Rishya Singar is a 1964 Indian Tamil language film directed by Mukkamala. The film stars K. Balaji and Rajasulochana.

Plot 

The story is based on the life of an Indian seer Rishyasringa

Cast 
The following list is adapted from the book Thiraikalanjiyam Part 2.

Male cast
K. Balaji
Gummadi
Pattu Iyer
L. Narayana Rao
Nagayya
T. V. Sethuraman
V. K. Srinivasan
Serukalathur Sama
P. S. Venkatachalam
Babji

Female cast
Rajasulochana
Girija
K. Malathi
Sukumari
Latha
K. S. Angamuthu
Kusalakumari
Lalitha Rao

Production 
The film was first produced in Telugu with the title Rushyasrunga and was released in 1961. The film was produced by P. S. Seshachalam under the banner Ravanam Brothers and was directed by Mukkamala.

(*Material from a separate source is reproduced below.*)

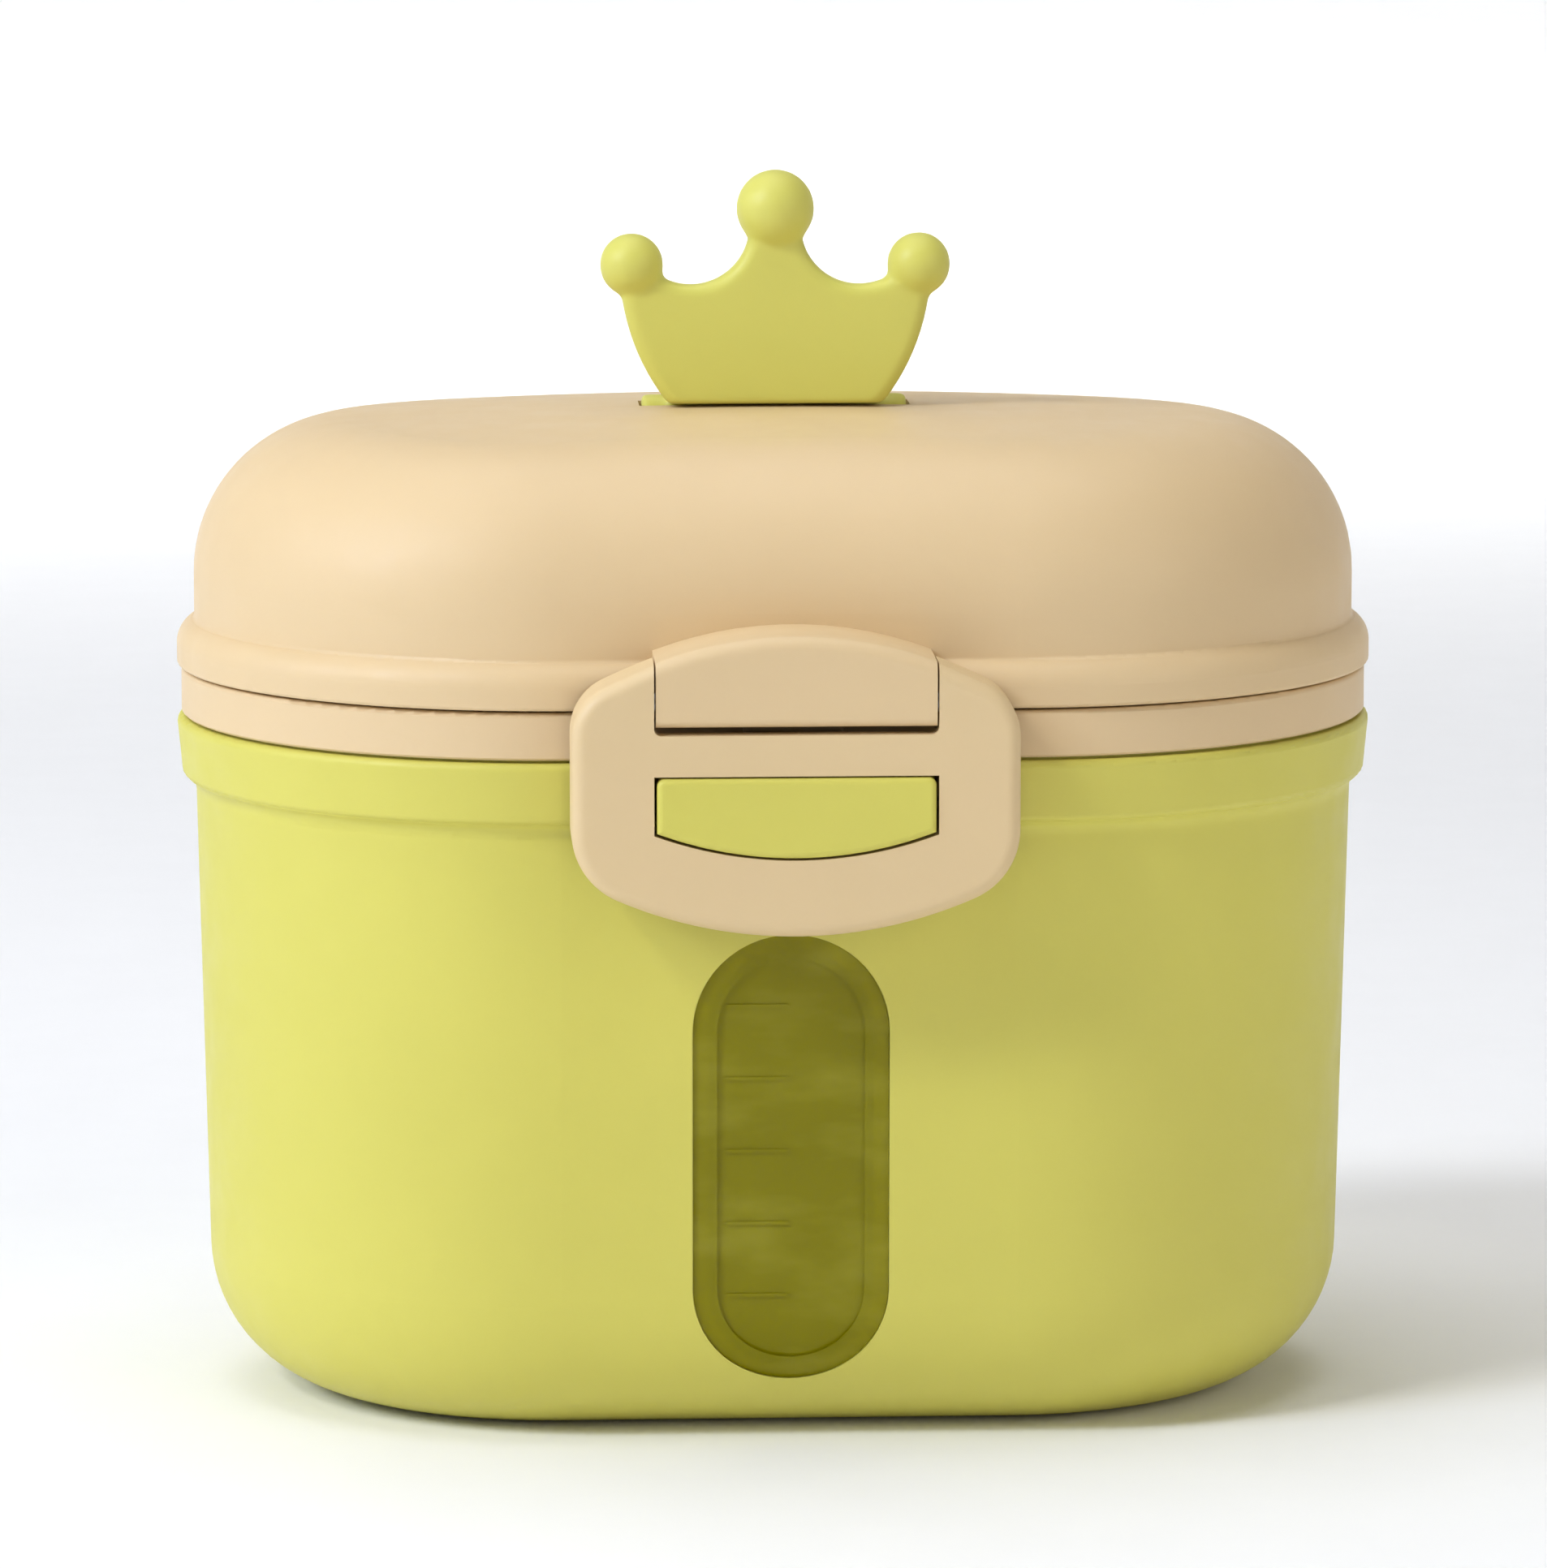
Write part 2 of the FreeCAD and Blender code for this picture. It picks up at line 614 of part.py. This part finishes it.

The story was re made in Tamil by Geetha Pictures with a different cast and was released in 1964. Mukkamala directed the Tamil film also. Thanjai N. Ramaiah Dass and M. S. Subramaniam wrote the dialogues. Adhi A. Irani and Malli M. Irani were in charge of cinematography while the editing was done by A. Sanjeevi. Art direction was done by T. V. S. Sharma and M. Somanath. Choreography by Pasumarthi Krishnamoorthi. Still photography by R. N. Nagaraja Rao. The film was shot at Vijaya, Vauhini and Neptune studios and was processed at Vijaya laboratory.

Soundtrack 
The music was composed by T. V. Raju and the lyrics were penned by Papanasam Sivan, Thanjai N. Ramaiah Dass and M. S. Subramaniam.